Nous sommes fin mai 1994. Je suis tout heureux car j’ai réussi à obtenir du Professeur Jean-Claude LAFON qu’il intervienne durant deux jours au siège parisien de l’entreprise pour laquelle je travaille. Une petite dizaine d’Audioprothésistes est là pour l’écouter. J’enregistre ses paroles sur cassettes à bande magnétique. Ce que je vous propose en est une retranscription écrite, non in extenso car malheureusement certaines cassettes s’avéreront de mauvaise qualité et donc inaudibles à l’écoute. Je m’en veux encore !
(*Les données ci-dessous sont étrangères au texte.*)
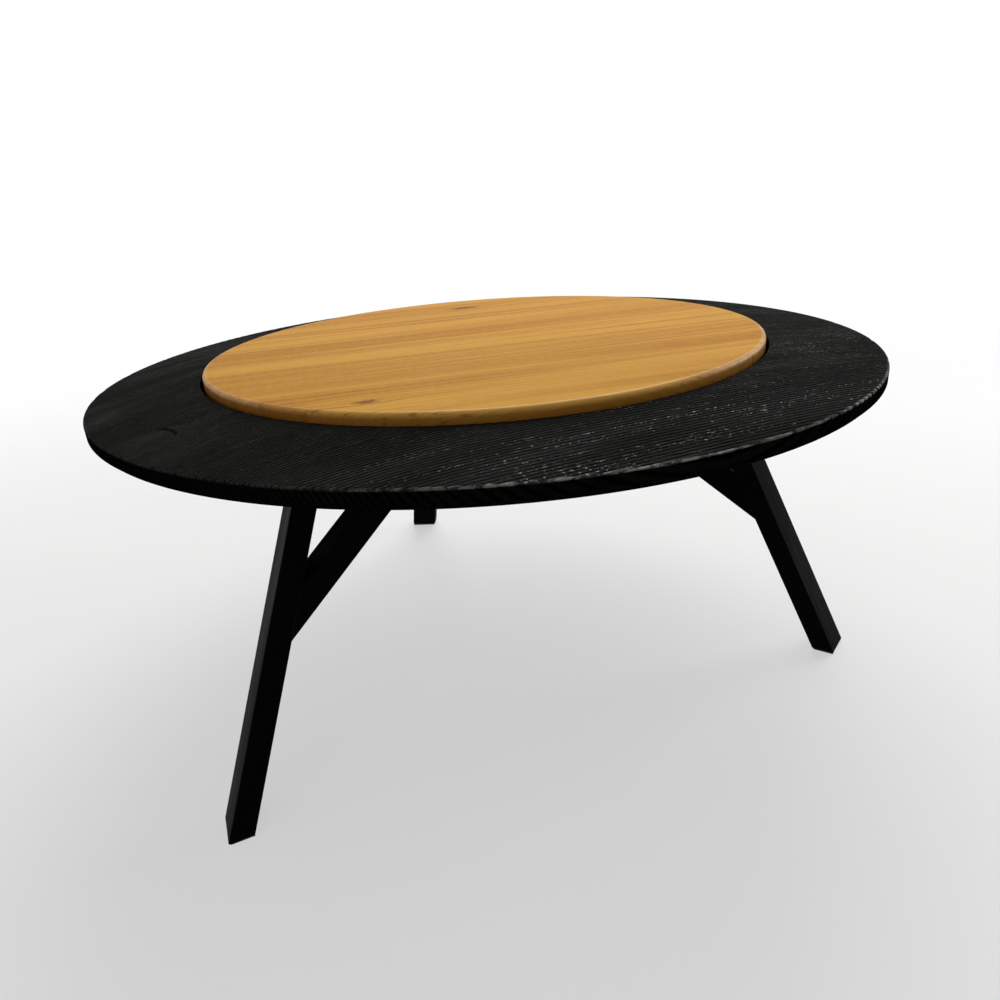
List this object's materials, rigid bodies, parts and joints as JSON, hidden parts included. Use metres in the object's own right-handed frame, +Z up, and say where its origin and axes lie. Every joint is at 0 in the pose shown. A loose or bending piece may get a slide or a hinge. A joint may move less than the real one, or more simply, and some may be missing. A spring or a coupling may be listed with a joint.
{
  "type": "coffee table",
  "caption": "Low round coffee table: a raised natural-wood turntable disc in a dark board ring, on splayed, braced legs.",
  "frame": {"origin": "on the floor under the centre of the round top", "axes": "+Z up along the turntable's axis; +Y towards the back leg; the picture looks from about -19 degrees of azimuth"},
  "size_m": [0.9, 0.9111, 0.4295],
  "materials": {
    "ring_wood": "brushed, charred black, satin oil",
    "disc_wood": "natural, satin oil",
    "frame_wood": "black stain, matt",
    "panel_wood": "black stain, matt",
    "dowel_wood": "plain beech",
    "race_metal": "plain",
    "steel": "zinc plated",
    "cage_plastic": "natural nylon",
    "glide_plastic": "matt"
  },
  "bodies": {
    "base": {"ring_board_1": "ring_wood", "ring_board_2": "ring_wood", "ring_board_3": "ring_wood", "ring_board_4": "ring_wood", "ring_board_5": "ring_wood", "ring_board_6": "ring_wood", "ring_board_7": "ring_wood", "ring_board_8": "ring_wood", "ring_board_9": "ring_wood", "ring_board_10": "ring_wood", "leg_1": "frame_wood", "leg_2": "frame_wood", "leg_3": "frame_wood", "brace_1": "frame_wood", "brace_2": "frame_wood", "brace_3": "frame_wood", "rail_1": "frame_wood", "rail_2": "frame_wood", "rail_3": "frame_wood", "foot_glide_1": "glide_plastic", "foot_glide_2": "glide_plastic", "foot_glide_3": "glide_plastic", "under_panel": "panel_wood", "bearing_fixed_race": "race_metal", "bearing_balls": "steel", "bearing_cage": "cage_plastic", "ring_screws": "steel", "rail_screws": "steel", "fixed_race_screws": "steel", "joint_dowels": "dowel_wood"},
    "turntable": {"disc_stave_1": "disc_wood", "disc_stave_2": "disc_wood", "disc_stave_3": "disc_wood", "disc_stave_4": "disc_wood", "disc_stave_5": "disc_wood", "disc_stave_6": "disc_wood", "disc_stave_7": "disc_wood", "disc_stave_8": "disc_wood", "bearing_turning_race": "race_metal", "turning_race_screws": "steel"}
  },
  "joints": [
    {"name": "disc_turn", "type": "hinge", "parent": "base", "child": "turntable", "pos_m": [0, 0, 0.40075], "axis": [0, 0, 1], "continuous": true}
  ]
}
Professeur Jean-Claude LAFON :
« Le deuxième élément, c’est le volume. Quand vous êtes dans une pièce, vous avez des réverbérations qui changent ce qui appartient au timbre, donc les tonalités que vous recevez de la voix que vous recevez (qui sont fonction donc des échos). Le bruit du tonnerre est différent en plaine et en montagne (le son y est répercuté, il va donc changer de tonalité). Le tonnerre donne une image géographique du lieu. Dans une grotte ou une église vous reconnaissez, les yeux fermés, où vous vous trouvez par l’écho qui vous donne la sensation du volume et de la nature des parois. Dans une chambre sourde, beaucoup de personnes sont dépaysées car elles voient les murs qu’elles n’entendent pas. Les parois absorbent donc, n’ont pas de distance acoustique. Il y a donc discordance entre les sensations visuelles et les sensations auditives. La sensation auditive vous dit que vous êtes dans un vide infini, la visuelle vous dit qu’à 1-2 mètres vous avez la paroi. Le sourd est moins gêné
Il existe, en troisième élément, une représentation de l’environnement qui vous permet de situer les éléments réverbérants qui ne se produisent pas : fenêtre et porte ouvertes donnent un « trou » acoustique que l’on repère et situe. Il y a un repérage en 3 dimensions. On finit, avec l’entraînement, à entendre une porte ouverte sur un lieu silencieux. L’aveugle aussi l’entend, il se représente le volume, les distances, la profondeur. Il n’a pas le relief ni la perspective mais avec la distance il peut se déplacer relativement facilement
Les échos gênent dans la compréhension de la parole car ils viennent prolonger la durée des structures phonétiques en les mélangeant aux structures phonétiques qui suivent (église). Le décalage de temps qui fait que vous entendez un doublé de la parole, sa discrimination devient plus complexe
Voilà pour ce qui est du fonctionnement de l’oreille. Ca, c’est une fonction qui est très mal redonnée par les prothèses. Pour un sourd l’univers est plat, essentiellement visuel ayant 2 dimensions ».